Our published experiments (Abeyweera et al., 2009) showed that DAG-lactone treatment of MCF-10A cells (to stimulate endogenous DAG-sensitive PKC isoforms) produces phosphorylation of a-tubulin at Ser-165 and activation of aggressive cell motility.  Importantly, motility of DAG-activated cells and highly metastatic human breast cells can be blocked by expression of the phosphorylation-resistant (S165N) mutant of a6-tubulin.  These results strongly imply that PKC-mediated phosphorylation of a-tubulin promotes motility and therefore metastasis of human breast cancer cells.

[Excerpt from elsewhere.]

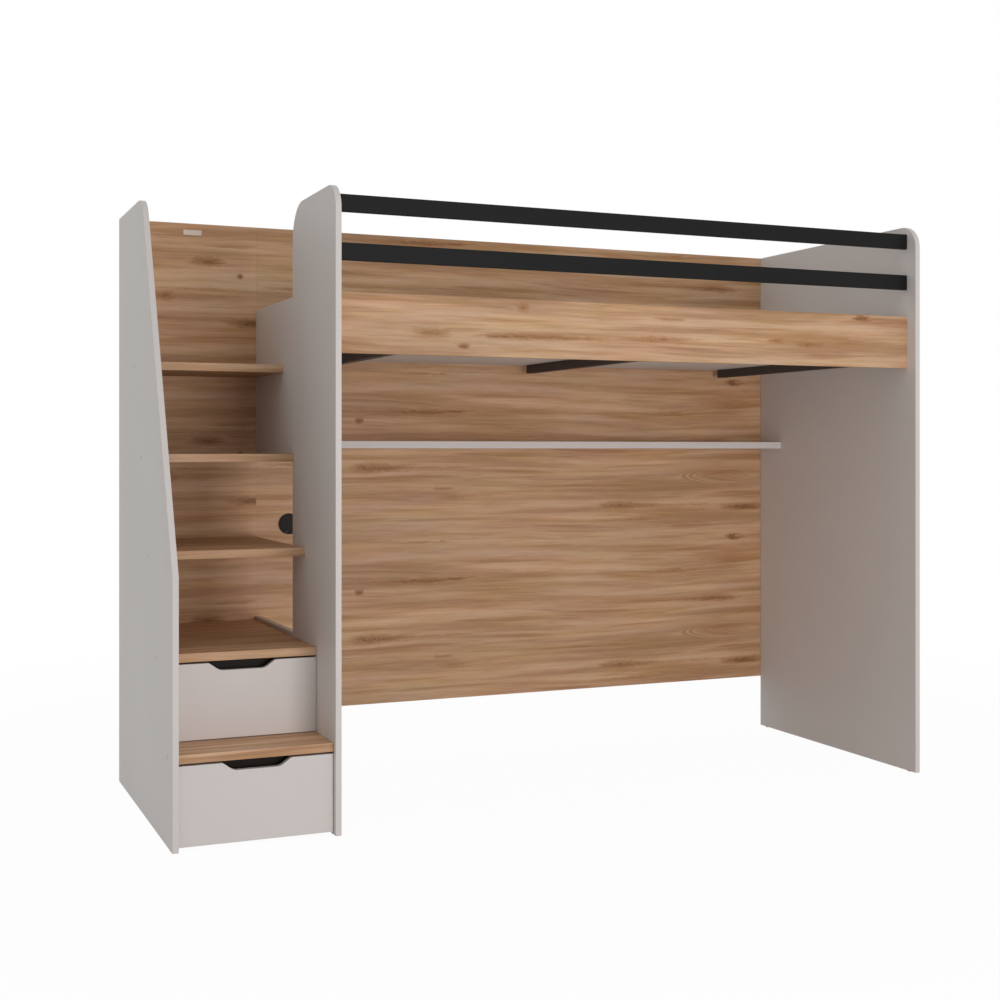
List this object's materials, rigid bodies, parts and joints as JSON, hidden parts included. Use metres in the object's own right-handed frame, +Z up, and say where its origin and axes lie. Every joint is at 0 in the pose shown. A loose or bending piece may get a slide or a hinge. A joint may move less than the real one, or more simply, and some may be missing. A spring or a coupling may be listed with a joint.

Confocal microscopy was used to perform imaging of live cells expressing GFP-a-tubulin in order to assess the impact of a-tubulin phosphorylation on microtubule (MT) dynamics in human breast cells. MTs typically undergo phases of rapid growth and shrinking. Parameters that formalize this behavior include the rates and duration of these phases, as well as the number of catastrophes (sudden disassembly of MTs) and rescues (restoration of MT growth following catastrophe).  Dynamicity is the net change in length over a period of time and describes whether there is overall growth or shrinkage of a MT for a defined time interval.  These parameters have been determined for MCF-10A cells under basal conditions and following short-term PKC stimulation with DAG-lactone, a membrane-permeable PKC activator.  A central finding is that DAG-lactone, which is known to stimulate aggressive motility of MCF-10A cells, causes dramatic stabilization of MTs due to a prolonged growth phase relative to the shortening phase.  We are currently applying the same approach to evaluate the effect of a pseudo-phosphorylated mutant of a6-tubulin at Ser-165 (S165D) to determine whether it reproduces the effects on MT dynamics by DAG-lactone.  This line of inquiry will establish whether phosphorylation of a-tubulin at Ser-165 is responsible for changes in MT dynamics that correlate with cell movement in vitro, and with metastasis in an animal model.

REFERENCES

Abeyweera, T.P., and Rotenberg, S.A. (2007) Design and characterization of a traceable protein kinase C-a.  Biochemistry 46, 2364-2370.

Abeyweera, T.P., Chen, X., and Rotenberg, S.A. (2009) Phosphorylation of a6-tubulin by protein kinase Ca activates motility of human breast cells.  J. Biol. Chem. 284, 17648-17656.

Chen, X., Zhao, X., Abeyweera, T.P., and Rotenberg, S.A. (2012) Analysis of substrates of protein kinase C isoforms in human breast cells by the traceable kinase method.  Biochemistry, 2012 (in press).

Kerfoot, C., Huang, W. and Rotenberg, S.A. (2004) Immunohistochemical analysis of advanced human breast carcinomas reveals down-regulation of protein kinase Ca. J. Histochem. Cytochem. 52, 419-422.

Shah, K., Liu, Y., Deirmengian, C., and Shokat, K. M. (1997) Engineering unnatural nucleotide specificity for Rous sarcoma virus tyrosine kinase to uniquely label its direct substrates.  Proc. Natl. Acad. Sci. U.S.A. 94, 3565-3570.

Sun, X.-g., and Rotenberg, S.A. (1999) Over-expression of PKCa in MCF-10A human breast cells engenders dramatic alterations in morphology, proliferation and motility. Cell Growth Differ. 10, 343-352.